Los Angeles Plastic Bag Ban Begins January 1

No more single-use plastic bags will be available at stores with more than 10,000 square feet, but customers can buy paper bags at a dime apiece.

December 26, 2013

LOS ANGELES – Los Angeles is joining other communities around the country by banning plastic bags beginning with the new year on January 1, the Los Angeles Times reports. The ban will be rolled out first at stores with more than 10,000 square feet or that have more than $2 million in annual sales. Starting July 1, plastic bag use will be prohibited at smaller retailers, such as convenience stores.

Plastic bag bans have caught fire in California lately, with around 90 cities or counties enacting them in recent years. “I think we have all seen a push throughout the world to get rid of disposable items like these plastic bags,” said Paul Krekorian, a councilman who sponsored the ban in Los Angeles. “We use them for about 15 minutes and then it takes hundreds of years for them to break down. We (in the United States) use about 200,000 plastic bags every hour.”

Los Angeles launched a campaign last month to get residents to buy or acquire reusable totes in lieu of plastic bags. The city has given out close to a half million reusable bags to residents ahead of the ban’s implementation. Retailers may sell paper bags for 10 cents each.

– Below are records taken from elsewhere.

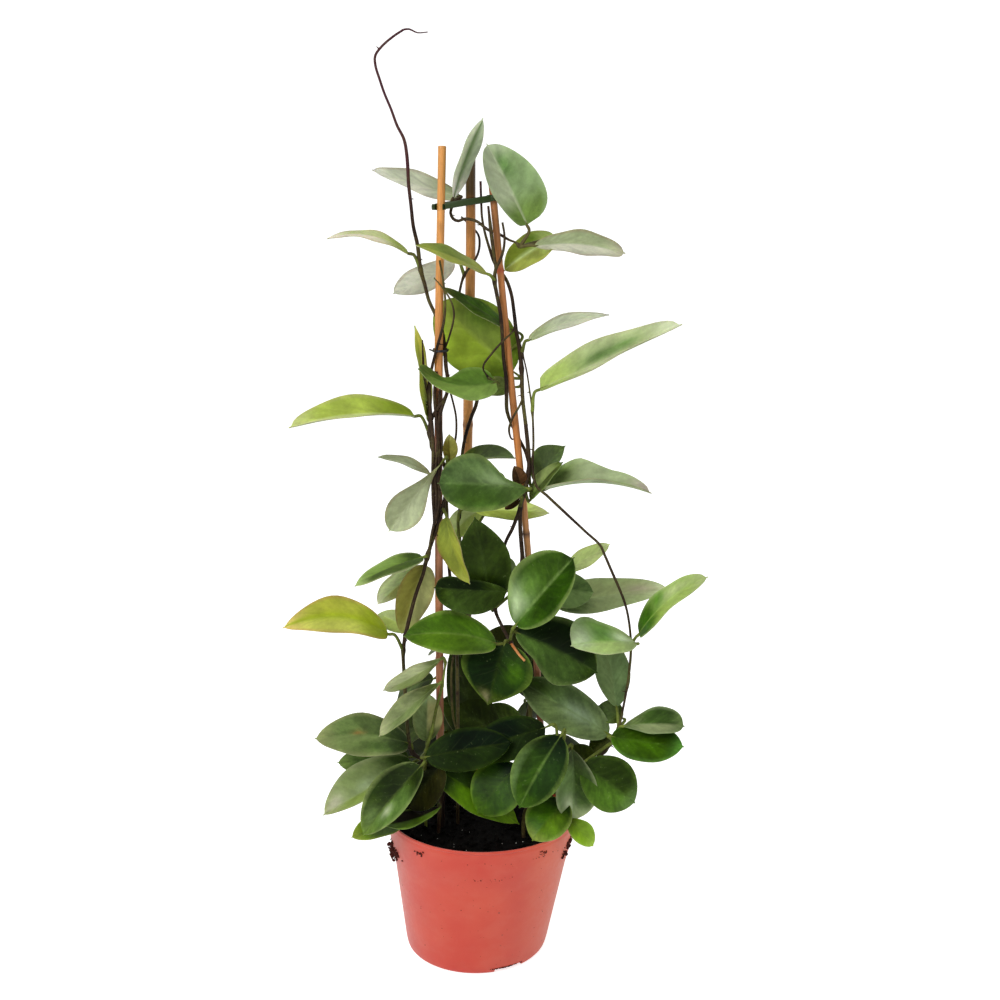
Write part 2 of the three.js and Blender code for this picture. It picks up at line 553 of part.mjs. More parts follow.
function soilSolid(cuts) {
  const edge = wallAt(SOIL_TOP) + 0.4 - POT_WALL - SOIL_GAP;
  const profile = [
    [0, POT_WALL + 0.6 + SOIL_GAP],
    [POT_FOOT_R - FOOT_ROUND - 1, POT_WALL + 0.6 + SOIL_GAP],
    [wallAt(FOOT_ROUND) - POT_WALL - SOIL_GAP - 0.3, FOOT_ROUND + POT_WALL + 0.6],
    [wallAt(SOIL_TOP - 3) - POT_WALL - SOIL_GAP - 0.2, SOIL_TOP - 4],
    [edge - 4, SOIL_TOP - 0.6],
    [40, SOIL_TOP + 1.2],
    [0, SOIL_TOP + 2],
  ];
  let solid = lathe(profile, SOIL_SIDES);
  for (const cut of cuts) solid = solid.subtract(cut);
  return solid;
}

// The clip is a three-cornered ring with an eye round each cane.
function clipSolid() {
  const corners = [[-27.5, -5.6, 599.2], [12.9, -4.6, 605.8], [-4.4, 16.2, 603.4]];
  const radii = [CANE_LEFT_R, CANE_RIGHT_R, CANE_REAR_R];
  let solid = null;
  corners.forEach(([x, y, z], i) => {
    const eye = new THREE.CylinderGeometry(radii[i] + HOLE_GAP + CLIP_WALL, radii[i] + HOLE_GAP + CLIP_WALL, CLIP_TALL, 12);
    eye.rotateX(Math.PI / 2);
    eye.translate(x, y, z);
    const made = solidOf(eye);
    solid = solid ? solid.add(made) : made;
  });
  for (const [a, b] of [[0, 1], [1, 2], [2, 0]]) {
    const from = new THREE.Vector3(...corners[a]);
    const to = new THREE.Vector3(...corners[b]);
    const span = to.clone().sub(from);
    const bar = new THREE.BoxGeometry(span.length(), CLIP_WALL, CLIP_TALL);
    const along = span.clone().normalize();
    const side = new THREE.Vector3(0, 0, 1).cross(along).normalize();
    const basis = new THREE.Matrix4().makeBasis(along, side, along.clone().cross(side));
    const outward = side.clone().multiplyScalar(-(Math.min(radii[a], radii[b]) + 0.8));
    bar.applyMatrix4(basis.setPosition(from.add(to).multiplyScalar(0.5).add(outward)));
    solid = solid.add(solidOf(bar));
  }
  for (const [name, cane] of Object.entries(CANES)) {
    solid = solid.subtract(tube(cane.path, cane.r + HOLE_GAP, 10, 0.5).solid);
  }
  return solid;
}

function tieSolid() {
  const ring = new THREE.TorusGeometry(8.7, 0.6, 5, 16);
  ring.translate(-28.2, -12.6, 493.5);
  return solidOf(ring);
}

const canes = {};
const holes = [];
for (const [name, cane] of Object.entries(CANES)) {
  canes[name] = tube(cane.path, cane.r, 10, 0.5).solid;
  holes.push(tube(cane.path, cane.r + HOLE_GAP, 10, 0.5).solid);
}
for (const stems of Object.values(STEMS)) {
  for (const stem of stems) {
    if (!stem.root) continue;
    const [x, y] = stem.root;
    const hole = new THREE.CylinderGeometry(stem.r + HOLE_GAP + 1, stem.r + HOLE_GAP + 0.3, 60, 8);
    hole.rotateX(Math.PI / 2);
    hole.translate(x, y, SOIL_TOP - 15);
    holes.push(solidOf(hole));
  }
}

addNode("pot", potSolid(), COLOURS.pot);
addNode("soil", soilSolid(holes), COLOURS.soil);
for (const [name, solid] of Object.entries(canes)) addNode(name, solid, COLOURS.cane);
addNode("cane_clip", clipSolid(), COLOURS.clip);
addNode("cane_tie", tieSolid(), COLOURS.wire);
for (const name of Object.keys(STEMS)) addNode(name, leafyNode(name), COLOURS.leaf);

export default group;
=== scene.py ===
"""Potted hoya twined up three bamboo canes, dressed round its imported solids.

Leaves and stems repeat the part's own readings: (x, z, depth) in millimetres on the upright plane through
the pot's axis, which seen() puts at their depth. x runs to the viewer's right, and depth away from the
viewer.
"""

import math
import random

import bpy
import numpy as np
from mathutils import Matrix, Vector, noise


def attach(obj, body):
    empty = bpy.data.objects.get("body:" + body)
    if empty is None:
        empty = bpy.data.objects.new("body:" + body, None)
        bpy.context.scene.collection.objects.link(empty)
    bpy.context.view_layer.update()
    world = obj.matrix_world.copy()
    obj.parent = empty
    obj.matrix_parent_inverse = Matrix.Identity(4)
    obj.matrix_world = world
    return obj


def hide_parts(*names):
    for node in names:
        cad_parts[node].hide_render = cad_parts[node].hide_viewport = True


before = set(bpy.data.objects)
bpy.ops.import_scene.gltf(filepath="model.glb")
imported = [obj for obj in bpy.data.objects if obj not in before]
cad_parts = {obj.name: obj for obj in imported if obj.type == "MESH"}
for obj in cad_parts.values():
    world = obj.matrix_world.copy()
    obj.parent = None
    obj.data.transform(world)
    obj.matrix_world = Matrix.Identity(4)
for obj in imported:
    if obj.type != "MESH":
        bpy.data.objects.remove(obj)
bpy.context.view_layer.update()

MM = 0.001

# The viewer's eye and the lens that gives the photograph's framing.
EYE = np.array([18.0, -1000.0, 600.0])
LOOK_DOWN = 12.7
LENS = 46.98
SENSOR = 36

# Where each lamp stands in metres, its size and its watts, and the point that both face.
LAMPS = {"key": ((-1.3, -1.7, 1.9), 1.4, 48), "fill": ((1.6, -1.2, 1.1), 1.6, 8)}
LAMP_AIM = (0, 0, 0.3)
FLOOR_SIZE = 12
# How strongly floor and surroundings shine: on the plant, and as the camera sees them.
FLOOR_LIGHT = (0.1, 0.75)
ROOM_LIGHT = 0.22
BACKDROP_LIGHT = 0.85
BACKDROP_SEEN = 1.2

POT_HEIGHT = 118
POT_FOOT_R = 58
POT_TOP_R = 77.6
POT_WALL = 1.4
LIP_OUT = 1.8
LIP_FOOT = 88
# The wall widens gently between two heights.
WIDEN_LOW = LIP_FOOT - 10
WIDEN_HIGH = LIP_FOOT + 8
WIDEN_OUT = LIP_OUT - 0.5
# The thin pot stands a little askew: its foot's middle, and how far it leans for each mm of height.
POT_AT = np.array([-1.8, -7.5, 0.0])
POT_LEAN = 0.05
POT_STEPS = 128
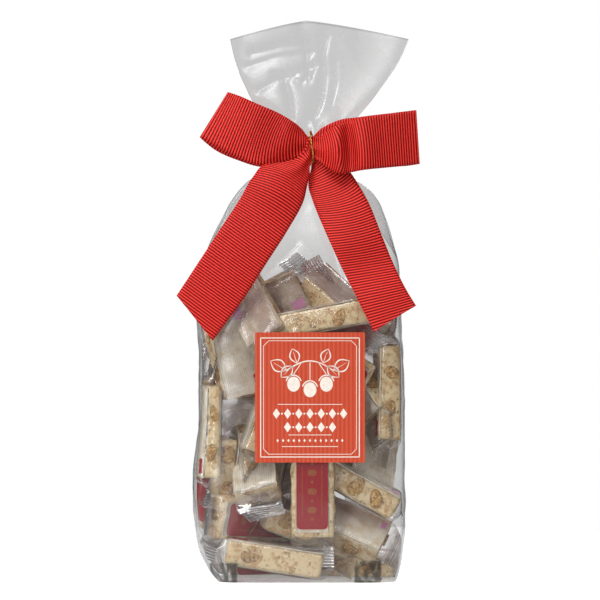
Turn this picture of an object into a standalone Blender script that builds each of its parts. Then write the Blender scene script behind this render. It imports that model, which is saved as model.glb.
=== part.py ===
"""A clear gift bag of wrapped nougat, tied at the neck with gold wire and a red grosgrain bow.

The bag stands on its flat block bottom. Front is -Y, up is +Z, metres.
Pieces: the filled film bag, the paper label on its front, the ribbon bow, and the gold wire
that binds the bow and holds it to the bag's neck.
"""

import math

import bmesh
import bpy
import numpy as np
from mathutils import Vector

MM = 0.001

# The frame's origin is the middle of the footprint, this far from the bag's own centre line.
SHIFT_X = 1.8
SHIFT_Y = 1.25

# Bag, in millimetres. Each level is: height, left edge, right edge, half depth, squareness.
# Squareness is the power of the superellipse: 2 is an ellipse, 7 nearly a rectangle.
BAG_LEVELS = (
    (0.0, -39.5, 44.2, 23.5, 7.0),
    (2.5, -41.8, 45.2, 24.6, 7.0),
    (10.0, -46.4, 46.9, 25.2, 6.0),
    (30.0, -50.2, 48.4, 25.4, 5.0),
    (46.0, -51.2, 48.3, 25.4, 5.0),
    (77.0, -48.6, 48.2, 25.2, 5.0),
    (104.0, -48.4, 47.6, 25.0, 5.0),
    (135.0, -49.0, 45.6, 24.2, 4.5),
    (150.0, -46.2, 45.4, 22.6, 4.0),
    (160.0, -42.6, 43.2, 20.2, 3.5),
    (169.0, -38.6, 40.6, 17.2, 3.0),
    (178.0, -34.2, 36.6, 13.8, 2.7),
    (187.5, -24.4, 27.4, 10.0, 2.4),
    (194.0, -10.4, 17.4, 6.9, 2.2),
    (198.5, -3.6, 11.8, 5.3, 2.0),
    (202.0, -2.3, 10.7, 4.9, 2.0),
    (206.0, -4.4, 12.6, 4.7, 2.0),
    (212.0, -12.4, 20.6, 4.6, 1.8),
    (220.0, -20.6, 29.2, 4.8, 1.6),
    (231.0, -26.6, 37.8, 5.4, 1.5),
    (244.0, -31.6, 46.6, 6.4, 1.5),
    (253.0, -33.8, 50.5, 7.4, 1.5),
)
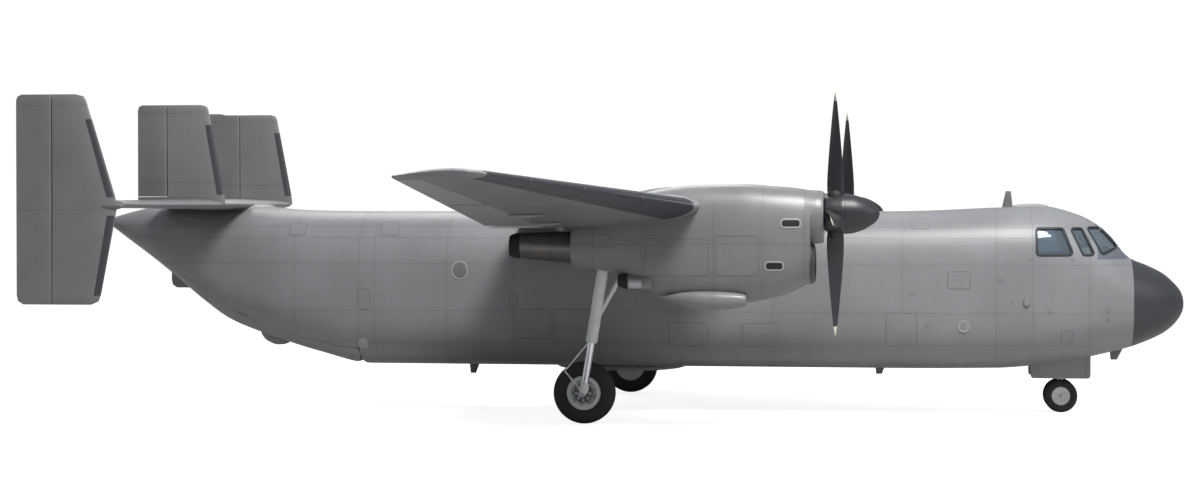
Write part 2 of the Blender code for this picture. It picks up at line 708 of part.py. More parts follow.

Meanwhile, the plastic bag industry has continued to question bans, especially targeting the validity of whether such measures actually lower littler and cleanup costs. “It is very difficult to fight them when they are banning a program for non-scientific reasons and charging the consumers for something they used to get for free,” said Kathy Brown, general manager of Crown Poly, a company that makes plastic bags.

“It won’t save the city millions of dollars. It is only 1% of the trash going in to landfills. They didn’t ask people who take the bus or walk or ride a bike about the ban. This makes it more difficult for the disabled. The public is going to have to revolt to wake up the Legislature that they are taxing people for something with no real environmental benefit,” she said.